• _Task statement_
Copy exactly the lines from the start of the data below through the one that carries "corners: its closed", and only those.

• _Given information_
______
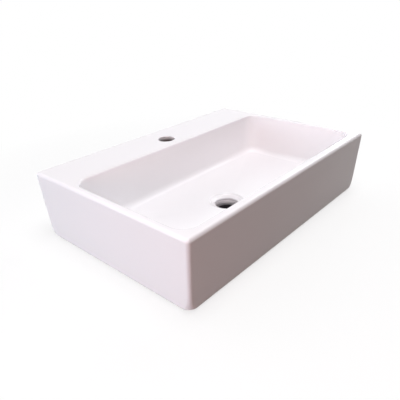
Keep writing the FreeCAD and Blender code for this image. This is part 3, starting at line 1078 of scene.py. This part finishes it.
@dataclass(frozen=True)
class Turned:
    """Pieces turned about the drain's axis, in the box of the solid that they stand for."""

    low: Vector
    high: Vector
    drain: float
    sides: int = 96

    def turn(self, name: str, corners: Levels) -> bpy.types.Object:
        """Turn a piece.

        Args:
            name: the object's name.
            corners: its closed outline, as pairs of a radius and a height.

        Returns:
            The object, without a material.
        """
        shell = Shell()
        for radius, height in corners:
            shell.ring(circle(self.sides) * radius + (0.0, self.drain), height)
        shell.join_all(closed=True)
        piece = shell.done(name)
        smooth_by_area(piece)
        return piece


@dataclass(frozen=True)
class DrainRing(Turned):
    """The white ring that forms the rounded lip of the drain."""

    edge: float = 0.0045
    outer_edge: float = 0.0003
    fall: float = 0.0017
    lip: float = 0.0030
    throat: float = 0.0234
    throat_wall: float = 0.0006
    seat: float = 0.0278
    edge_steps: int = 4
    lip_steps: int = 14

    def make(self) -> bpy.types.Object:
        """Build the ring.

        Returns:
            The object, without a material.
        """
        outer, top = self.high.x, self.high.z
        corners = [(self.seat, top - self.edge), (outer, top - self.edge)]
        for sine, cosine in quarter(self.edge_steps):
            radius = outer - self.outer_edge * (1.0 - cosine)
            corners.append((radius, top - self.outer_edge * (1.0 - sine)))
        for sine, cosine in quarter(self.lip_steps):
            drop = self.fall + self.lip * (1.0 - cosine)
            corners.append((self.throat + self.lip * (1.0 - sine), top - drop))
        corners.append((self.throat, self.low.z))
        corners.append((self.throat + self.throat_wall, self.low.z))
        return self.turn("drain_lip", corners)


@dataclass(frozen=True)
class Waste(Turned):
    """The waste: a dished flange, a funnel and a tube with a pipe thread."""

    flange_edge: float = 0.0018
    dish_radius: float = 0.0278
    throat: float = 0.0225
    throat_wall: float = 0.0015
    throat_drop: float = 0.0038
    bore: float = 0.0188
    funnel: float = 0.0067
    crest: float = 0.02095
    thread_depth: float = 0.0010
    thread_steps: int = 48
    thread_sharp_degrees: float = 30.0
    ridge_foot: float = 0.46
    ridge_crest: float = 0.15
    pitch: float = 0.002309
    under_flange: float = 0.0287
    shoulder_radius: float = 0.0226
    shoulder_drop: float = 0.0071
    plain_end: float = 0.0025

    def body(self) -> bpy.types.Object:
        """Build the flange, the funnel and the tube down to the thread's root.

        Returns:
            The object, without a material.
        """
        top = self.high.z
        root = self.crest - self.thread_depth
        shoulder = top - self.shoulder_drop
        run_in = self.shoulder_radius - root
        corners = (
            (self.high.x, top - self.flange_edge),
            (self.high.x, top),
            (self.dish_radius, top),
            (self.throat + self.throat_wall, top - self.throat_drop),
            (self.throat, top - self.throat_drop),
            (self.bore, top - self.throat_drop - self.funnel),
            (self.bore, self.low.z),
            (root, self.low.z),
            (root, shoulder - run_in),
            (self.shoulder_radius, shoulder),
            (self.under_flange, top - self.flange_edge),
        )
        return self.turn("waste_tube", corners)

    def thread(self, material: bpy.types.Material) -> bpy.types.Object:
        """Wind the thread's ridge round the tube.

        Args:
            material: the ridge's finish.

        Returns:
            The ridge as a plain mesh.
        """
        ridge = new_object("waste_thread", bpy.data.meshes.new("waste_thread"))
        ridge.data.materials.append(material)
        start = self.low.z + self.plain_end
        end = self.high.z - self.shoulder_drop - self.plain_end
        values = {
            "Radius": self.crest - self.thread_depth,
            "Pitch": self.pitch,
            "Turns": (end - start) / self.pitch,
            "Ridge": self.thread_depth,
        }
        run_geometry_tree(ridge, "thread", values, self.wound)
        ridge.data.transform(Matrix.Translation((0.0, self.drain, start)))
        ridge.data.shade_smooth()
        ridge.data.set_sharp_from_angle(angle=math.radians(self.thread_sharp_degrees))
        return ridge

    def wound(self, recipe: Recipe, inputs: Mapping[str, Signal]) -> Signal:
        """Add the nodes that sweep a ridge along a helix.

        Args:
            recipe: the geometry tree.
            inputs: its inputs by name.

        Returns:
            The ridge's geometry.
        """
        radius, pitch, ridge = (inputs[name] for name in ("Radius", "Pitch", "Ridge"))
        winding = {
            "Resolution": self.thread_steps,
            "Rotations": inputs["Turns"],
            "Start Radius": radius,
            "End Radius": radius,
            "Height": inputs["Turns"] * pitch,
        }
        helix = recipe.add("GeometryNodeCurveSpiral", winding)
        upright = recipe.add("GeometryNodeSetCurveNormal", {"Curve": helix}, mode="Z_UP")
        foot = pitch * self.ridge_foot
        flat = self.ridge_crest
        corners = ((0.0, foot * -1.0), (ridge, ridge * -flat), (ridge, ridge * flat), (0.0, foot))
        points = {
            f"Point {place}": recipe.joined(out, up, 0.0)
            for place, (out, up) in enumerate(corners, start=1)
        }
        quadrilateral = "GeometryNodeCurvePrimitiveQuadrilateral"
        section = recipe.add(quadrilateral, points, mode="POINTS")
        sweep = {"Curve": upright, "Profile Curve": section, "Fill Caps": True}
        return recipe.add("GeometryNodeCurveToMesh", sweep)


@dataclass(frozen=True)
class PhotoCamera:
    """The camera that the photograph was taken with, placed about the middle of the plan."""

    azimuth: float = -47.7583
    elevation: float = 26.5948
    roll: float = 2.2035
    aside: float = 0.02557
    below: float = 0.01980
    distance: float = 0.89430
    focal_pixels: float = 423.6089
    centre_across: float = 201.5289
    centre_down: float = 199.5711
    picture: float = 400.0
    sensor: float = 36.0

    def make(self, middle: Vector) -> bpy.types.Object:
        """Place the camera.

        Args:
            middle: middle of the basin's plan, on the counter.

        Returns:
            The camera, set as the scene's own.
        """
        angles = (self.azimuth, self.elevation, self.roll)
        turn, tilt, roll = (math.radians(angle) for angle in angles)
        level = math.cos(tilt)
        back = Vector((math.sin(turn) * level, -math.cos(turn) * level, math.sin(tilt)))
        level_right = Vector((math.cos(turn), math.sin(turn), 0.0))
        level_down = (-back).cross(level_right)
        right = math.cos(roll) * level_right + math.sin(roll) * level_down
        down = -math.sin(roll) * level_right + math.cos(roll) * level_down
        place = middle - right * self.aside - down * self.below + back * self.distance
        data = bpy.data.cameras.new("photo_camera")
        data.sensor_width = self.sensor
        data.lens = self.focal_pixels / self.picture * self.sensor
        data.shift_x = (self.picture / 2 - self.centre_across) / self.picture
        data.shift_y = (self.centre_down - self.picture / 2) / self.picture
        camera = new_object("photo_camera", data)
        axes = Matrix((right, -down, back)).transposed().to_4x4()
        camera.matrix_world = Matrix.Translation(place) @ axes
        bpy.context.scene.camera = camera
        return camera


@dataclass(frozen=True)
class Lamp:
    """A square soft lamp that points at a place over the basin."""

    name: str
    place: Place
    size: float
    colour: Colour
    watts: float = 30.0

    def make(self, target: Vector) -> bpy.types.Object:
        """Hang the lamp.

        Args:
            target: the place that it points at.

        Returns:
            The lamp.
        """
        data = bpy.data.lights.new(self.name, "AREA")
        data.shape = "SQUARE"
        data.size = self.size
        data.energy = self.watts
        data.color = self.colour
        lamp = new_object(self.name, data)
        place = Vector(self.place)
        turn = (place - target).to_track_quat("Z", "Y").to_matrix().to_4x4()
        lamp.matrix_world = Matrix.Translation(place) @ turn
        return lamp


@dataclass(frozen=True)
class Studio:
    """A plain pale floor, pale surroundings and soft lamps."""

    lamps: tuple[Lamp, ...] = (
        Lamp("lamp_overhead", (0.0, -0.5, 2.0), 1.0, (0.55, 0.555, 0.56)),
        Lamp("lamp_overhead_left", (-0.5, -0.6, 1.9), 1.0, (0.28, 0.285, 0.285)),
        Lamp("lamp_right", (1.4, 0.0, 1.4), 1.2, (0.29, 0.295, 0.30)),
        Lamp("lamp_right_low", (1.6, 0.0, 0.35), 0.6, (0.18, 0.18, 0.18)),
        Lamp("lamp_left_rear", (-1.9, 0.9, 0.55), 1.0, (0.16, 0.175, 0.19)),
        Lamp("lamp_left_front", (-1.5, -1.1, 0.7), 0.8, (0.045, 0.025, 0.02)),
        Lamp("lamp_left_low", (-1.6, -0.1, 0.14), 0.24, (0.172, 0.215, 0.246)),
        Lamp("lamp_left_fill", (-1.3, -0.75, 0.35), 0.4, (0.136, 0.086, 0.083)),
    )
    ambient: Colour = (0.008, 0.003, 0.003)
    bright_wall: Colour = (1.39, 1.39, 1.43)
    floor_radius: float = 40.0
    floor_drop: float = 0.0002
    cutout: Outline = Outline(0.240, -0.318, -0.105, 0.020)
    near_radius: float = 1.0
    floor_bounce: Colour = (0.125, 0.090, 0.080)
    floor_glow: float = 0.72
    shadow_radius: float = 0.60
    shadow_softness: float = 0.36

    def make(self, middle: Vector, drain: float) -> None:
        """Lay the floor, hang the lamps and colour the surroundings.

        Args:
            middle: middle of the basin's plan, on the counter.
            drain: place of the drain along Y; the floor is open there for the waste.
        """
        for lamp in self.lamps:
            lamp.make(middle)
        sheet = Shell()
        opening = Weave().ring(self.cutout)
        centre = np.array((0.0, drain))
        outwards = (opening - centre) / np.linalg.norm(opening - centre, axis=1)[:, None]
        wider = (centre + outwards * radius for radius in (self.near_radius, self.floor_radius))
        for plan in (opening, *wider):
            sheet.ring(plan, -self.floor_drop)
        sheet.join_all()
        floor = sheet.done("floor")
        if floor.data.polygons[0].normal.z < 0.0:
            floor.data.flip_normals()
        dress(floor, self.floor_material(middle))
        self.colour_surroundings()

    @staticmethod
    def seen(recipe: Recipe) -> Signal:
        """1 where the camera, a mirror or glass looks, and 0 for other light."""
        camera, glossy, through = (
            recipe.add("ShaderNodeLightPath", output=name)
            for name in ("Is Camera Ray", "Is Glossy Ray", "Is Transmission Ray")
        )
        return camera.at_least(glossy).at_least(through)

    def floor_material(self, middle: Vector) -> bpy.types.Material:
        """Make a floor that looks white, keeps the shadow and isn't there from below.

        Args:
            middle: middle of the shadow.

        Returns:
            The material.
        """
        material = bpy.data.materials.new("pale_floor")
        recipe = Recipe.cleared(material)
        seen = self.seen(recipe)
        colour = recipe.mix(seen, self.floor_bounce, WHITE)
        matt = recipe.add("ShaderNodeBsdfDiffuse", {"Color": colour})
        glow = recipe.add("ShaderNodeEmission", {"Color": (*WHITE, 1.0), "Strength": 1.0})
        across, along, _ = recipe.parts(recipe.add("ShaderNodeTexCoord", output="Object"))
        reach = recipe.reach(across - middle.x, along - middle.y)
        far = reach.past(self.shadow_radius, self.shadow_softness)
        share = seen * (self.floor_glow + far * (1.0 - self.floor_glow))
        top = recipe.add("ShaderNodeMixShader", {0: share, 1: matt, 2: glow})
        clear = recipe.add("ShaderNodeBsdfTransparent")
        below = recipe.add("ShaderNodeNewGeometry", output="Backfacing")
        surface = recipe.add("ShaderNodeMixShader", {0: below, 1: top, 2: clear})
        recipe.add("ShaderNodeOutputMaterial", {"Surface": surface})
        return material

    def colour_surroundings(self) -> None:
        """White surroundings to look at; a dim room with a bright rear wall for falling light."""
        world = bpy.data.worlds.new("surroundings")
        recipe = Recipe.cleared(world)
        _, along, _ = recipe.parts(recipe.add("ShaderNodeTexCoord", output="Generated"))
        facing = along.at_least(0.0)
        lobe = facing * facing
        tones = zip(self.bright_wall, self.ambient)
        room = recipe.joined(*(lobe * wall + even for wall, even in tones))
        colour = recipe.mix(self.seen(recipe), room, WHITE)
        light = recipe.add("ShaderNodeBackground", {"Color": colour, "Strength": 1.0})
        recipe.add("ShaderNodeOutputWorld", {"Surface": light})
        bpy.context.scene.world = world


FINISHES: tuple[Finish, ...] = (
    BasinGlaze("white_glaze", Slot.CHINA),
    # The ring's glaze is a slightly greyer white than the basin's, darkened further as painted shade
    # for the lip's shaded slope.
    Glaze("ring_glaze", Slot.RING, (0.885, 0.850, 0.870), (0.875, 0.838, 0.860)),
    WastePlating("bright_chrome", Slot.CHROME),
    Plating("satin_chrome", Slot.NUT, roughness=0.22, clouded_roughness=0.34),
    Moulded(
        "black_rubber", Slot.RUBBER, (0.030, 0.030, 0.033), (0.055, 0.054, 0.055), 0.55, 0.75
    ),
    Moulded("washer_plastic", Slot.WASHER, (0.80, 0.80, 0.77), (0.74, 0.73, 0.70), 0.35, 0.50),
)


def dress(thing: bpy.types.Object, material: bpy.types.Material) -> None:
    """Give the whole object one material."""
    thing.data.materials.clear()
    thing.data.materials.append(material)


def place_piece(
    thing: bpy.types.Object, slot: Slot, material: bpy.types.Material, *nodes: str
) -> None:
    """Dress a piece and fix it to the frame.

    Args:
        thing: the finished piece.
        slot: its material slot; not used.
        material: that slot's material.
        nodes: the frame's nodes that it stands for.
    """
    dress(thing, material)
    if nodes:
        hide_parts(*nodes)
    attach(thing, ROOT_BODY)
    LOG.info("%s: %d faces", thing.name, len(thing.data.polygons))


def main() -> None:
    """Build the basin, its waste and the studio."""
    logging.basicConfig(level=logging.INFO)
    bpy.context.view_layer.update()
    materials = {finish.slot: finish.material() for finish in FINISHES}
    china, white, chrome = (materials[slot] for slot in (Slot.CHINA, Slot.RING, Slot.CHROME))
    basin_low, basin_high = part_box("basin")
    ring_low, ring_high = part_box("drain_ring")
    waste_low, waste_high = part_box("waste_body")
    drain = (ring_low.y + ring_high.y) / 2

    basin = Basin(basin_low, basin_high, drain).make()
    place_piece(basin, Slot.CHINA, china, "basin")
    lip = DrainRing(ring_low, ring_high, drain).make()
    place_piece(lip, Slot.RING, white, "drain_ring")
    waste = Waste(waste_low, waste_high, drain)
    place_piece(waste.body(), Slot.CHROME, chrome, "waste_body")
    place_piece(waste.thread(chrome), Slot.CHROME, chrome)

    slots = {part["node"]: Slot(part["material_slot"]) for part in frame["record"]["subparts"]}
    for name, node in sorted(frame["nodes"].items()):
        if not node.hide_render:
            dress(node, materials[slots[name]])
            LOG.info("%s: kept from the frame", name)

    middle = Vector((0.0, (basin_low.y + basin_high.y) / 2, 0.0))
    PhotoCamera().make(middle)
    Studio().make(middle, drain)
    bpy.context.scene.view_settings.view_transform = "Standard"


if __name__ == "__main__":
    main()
______
• _Reply to the task_
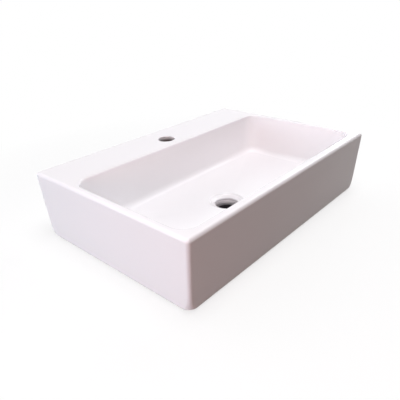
Keep writing the FreeCAD and Blender code for this image. This is part 3, starting at line 1078 of scene.py. This part finishes it.
@dataclass(frozen=True)
class Turned:
    """Pieces turned about the drain's axis, in the box of the solid that they stand for."""

    low: Vector
    high: Vector
    drain: float
    sides: int = 96

    def turn(self, name: str, corners: Levels) -> bpy.types.Object:
        """Turn a piece.

        Args:
            name: the object's name.
            corners: its closed outline, as pairs of a radius and a height.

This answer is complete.